Всю первую неделю она провела в постели, без движения и почти не принимая пищи. Ею владели ужас и отчаяние. Что с ней будет, если не наступит естественное улучшение? Если каждое движение придется совершать сознательно и искусственно? Если бестелесность станет ее обычным состоянием?
И все же через некоторое время жизнь стала брать свое, и Кристина понемногу задвигалась. Сначала она ничего не могла делать без помощи зрения, и стоило ей закрыть глаза, как она бессильно валилась на пол. Ей приходилось постоянно контролировать себя визуально, а это требовало непрерывных, тщательных, почти болезненных усилий. Такой сознательный контроль поначалу делал ее движения неуклюжими и неестественными, однако вскоре, к нашей несказанной радости и изумлению, у нее постепенно стал вырабатываться необходимый автоматизм. Изо дня в день движения ее становились все точнее, все гармоничнее и свободнее – оставаясь при этом в полной зависимости от зрения.
С каждой неделей утраченная обратная связь суставно-мышечного чувства заменялась бессознательным контролем, основанным на зрении, визуальном автоматизме и все более беглых и органичных рефлексах. Одновременно происходили и более фундаментальные изменения. Внутренний зрительный образ тела у человека достаточно слаб (полностью отсутствуя у слепых) и в нормальных условиях подчинен кинестетической модели тела. Кристина утратила эту модель, и зрению пришлось взять на себя ведущие функции. Ее визуальный образ тела стал быстро развиваться. То же самое, вероятно, произошло и с вестибулярным «образом», причем интенсивность изменений превосходила наши самые смелые ожидания[40].
Помимо развития вестибулярной обратной связи, очевидным было усиленное использование слуха – акустической авторегулировки. В обычных условиях слуховой контроль вторичен и в речевом процессе почти не участвует. Наша речь остается в норме, даже если мы временно глохнем от тяжелой простуды, а некоторые глухие от рождения люди прекрасно говорят. Объясняется это тем, что модуляция речи обычно осуществляется на основании притока проприоцептивных нервных сигналов от голосового аппарата. Кристина не получала этой информации и в результате утратила нормальный тонус и артикуляцию речи. Теперь, чтобы поменять высоту или тембр голоса, ей приходилось пользоваться слухом.
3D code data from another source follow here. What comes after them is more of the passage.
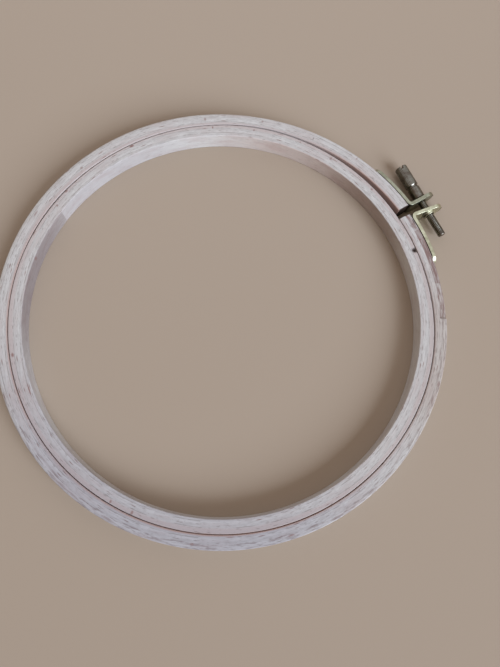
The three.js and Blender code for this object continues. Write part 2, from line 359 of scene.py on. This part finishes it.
# Rays of three sizes: repeats a metre, reach in their own cell, share of cells left out, strength and tint.
ray_kinds = (
    ((430, 3900, 3000), 0.30, 0.45, 0.65, grey_fleck),
    ((230, 1500, 1200), 0.30, 0.55, 0.72, grey_fleck),
    ((120, 900, 750), 0.26, 0.72, 0.8, red_fleck),
)


def beech(name, first_growth, pink_side, tones, marks, scarfed=False, ledge=None):
    """Sanded beech on the grain attribute, which gives the place along, across and up the strip. Across the
    strip the tone darkens up to each growth line and starts again. Streaks, fine fibres and spindle-shaped
    rays run along it, fainter on its walls. pink_side is the stretch across that is pinker. Tones multiply
    the colour over broad stretches and marks are spots mixed into it, each with a place, reach, strength and
    tint. A scarfed strip shows its other end's grain beyond the slanting scarf. ledge is a function that
    tints a ledge."""
    material, tree, shader = new_material(name, Specular_IOR_Level=0.28)
    grain = put(tree, "ShaderNodeAttribute", {"attribute_name": "grain"}).outputs["Vector"]
    along, across = directions(tree, grain)[:2]
    normal = directions(tree, put(tree, "ShaderNodeNewGeometry").outputs["Normal"])
    facing_up = ramp(tree, maths(tree, "ABSOLUTE", normal["Z"]), 0.3, 0.8)
    if scarfed:
        slope = inner_wall / (inner_outside * (scarf_end - scarf_start))
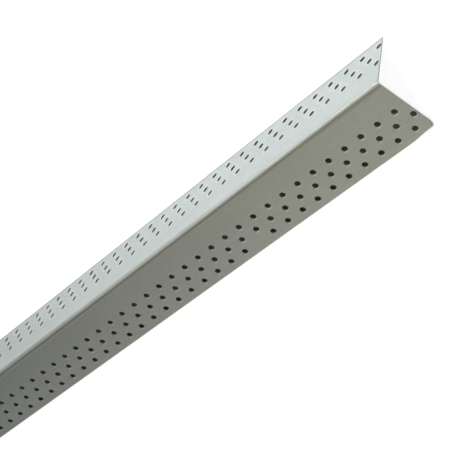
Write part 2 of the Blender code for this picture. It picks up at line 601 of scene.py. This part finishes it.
@dataclass
class CornerBead:
    """The folded and punched strip, in metres.

    Its length comes from the CAD node's box; the rest are the section's own sizes.
    """

    sheet: float = 0.45 * MM
    half_angle: float = math.radians(43.0)
    end_skew: float = math.radians(2.5)
    flanges: dict[Side, Flange] = field(
        default_factory=lambda: {
            Side.FRONT: Flange(
                width=33.7 * MM, first_row=15.9 * MM, lead=6.1 * MM, skew=math.radians(3.1),
                bow=-0.22 * MM, rollover=0.35 * MM, rim_rub_and_highlight=(0.0, 1.0), missed_punch=10,
            ),
            Side.BACK: Flange(
                width=35.3 * MM, first_row=17.1 * MM, lead=3.2 * MM, skew=math.radians(2.1),
                bow=0.12 * MM, rollover=0.20 * MM, rim_rub_and_highlight=(0.8, 0.0),
            ),
        }
    )

    nose_radius: float = 1.8 * MM
    nose_foot: float = 3.0 * MM
    nose_ramp: float = math.radians(12.0)
    foot_radius: float = 2.0 * MM
    nose_steps: int = 7
    foot_steps: int = 2

    hole_radius: float = 1.5 * MM
    pitch: float = 10.0 * MM
    row_spacing: float = 6.3 * MM
    rows: int = 3
    punch_margin: float = 0.3 * MM

    rollover_depth: float = 0.13 * MM
    burr: float = 0.03 * MM

    nip_on_end: float = 4.5 * MM
    nip_tip_inset: float = 1.6 * MM
    nip_tip_back: float = 0.7 * MM
    nip_on_edge: float = 12.2 * MM

    wave_mean: float = 0.75
    wave_swing: float = 0.125
    wave_phase: float = 1.3
    wave_lengths: Pair = (0.170, 0.061)

    lines_per_pitch: int = 4
    steps_across_row: int = 4
    band_lines: int = 4
    cells_before: int = 2
    merge: float = 0.002 * MM
    sharp_angle: float = math.radians(70.0)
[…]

В дополнение к этим стандартным формам обратной связи, у нее стали развиваться новые виды «автопилотажа», связанные с предвосхищением и упреждением. Намеренные и искусственные вначале, они в конце концов привились и стали в значительной мере бессознательными и автоматическими[41]. К примеру, в первый месяц после кризиса Кристина была похожа на тряпичную куклу и не могла даже удержаться на стуле. Однако три месяца спустя меня поразило, как она прекрасно сидит. Она сидела даже как-то преувеличенно красиво – скульптурно, с прямой, как у балерины, спиной. Вскоре я понял, что это была тщательно выработанная поза, нечто вроде актерской манеры держаться, – таким образом Кристина компенсировала отсутствие естественной осанки. Природа изменила ей, вынудив прибегнуть к искусственному приему, но прием этот был позаимствован у природы же и скоро стал «второй натурой».
То же произошло и с голосом – его пришлось ставить заново. В самом начале Кристина почти полностью онемела, а теперь речь ее звучала искусственно, словно она со сцены обращалась к невидимой публике. Кристина говорила театральным, тщательно поставленным голосом, но не из-за напыщенности или склонности к игре, а просто потому, что у нее полностью отсутствовала естественная артикуляция.
Сходным образом обстояли дела и с лицом. Несмотря на разнообразие и глубину эмоциональной жизни Кристины, без суставно-мышечного контроля лицевых мускулов мимика ее оставалась безжизненной и плоской, и, пытаясь с этим справиться, она сознательно преувеличивала выражения лица, подобно тому как афатики прибегают к нажиму и утрируют интонации.
Однако все эти уловки приводили лишь к частичному успеху. Они позволяли функционировать, но не возвращали жизнь к норме. Кристина заново научилась ходить, пользоваться общественным транспортом, заниматься повседневными делами, но все это давалось ей лишь ценой неусыпной бдительности, которая тут же ослабевала, стоило ей хоть на секунду отвлечься. Заговорив во время еды или просто задумавшись, она с такой силой сжимала вилку и нож, что у нее белели пальцы, расслабляя же хватку, она бессильно роняла предметы, и между этими двумя крайними состояниями не было никакой середины, никакой возможности плавно регулировать усилие.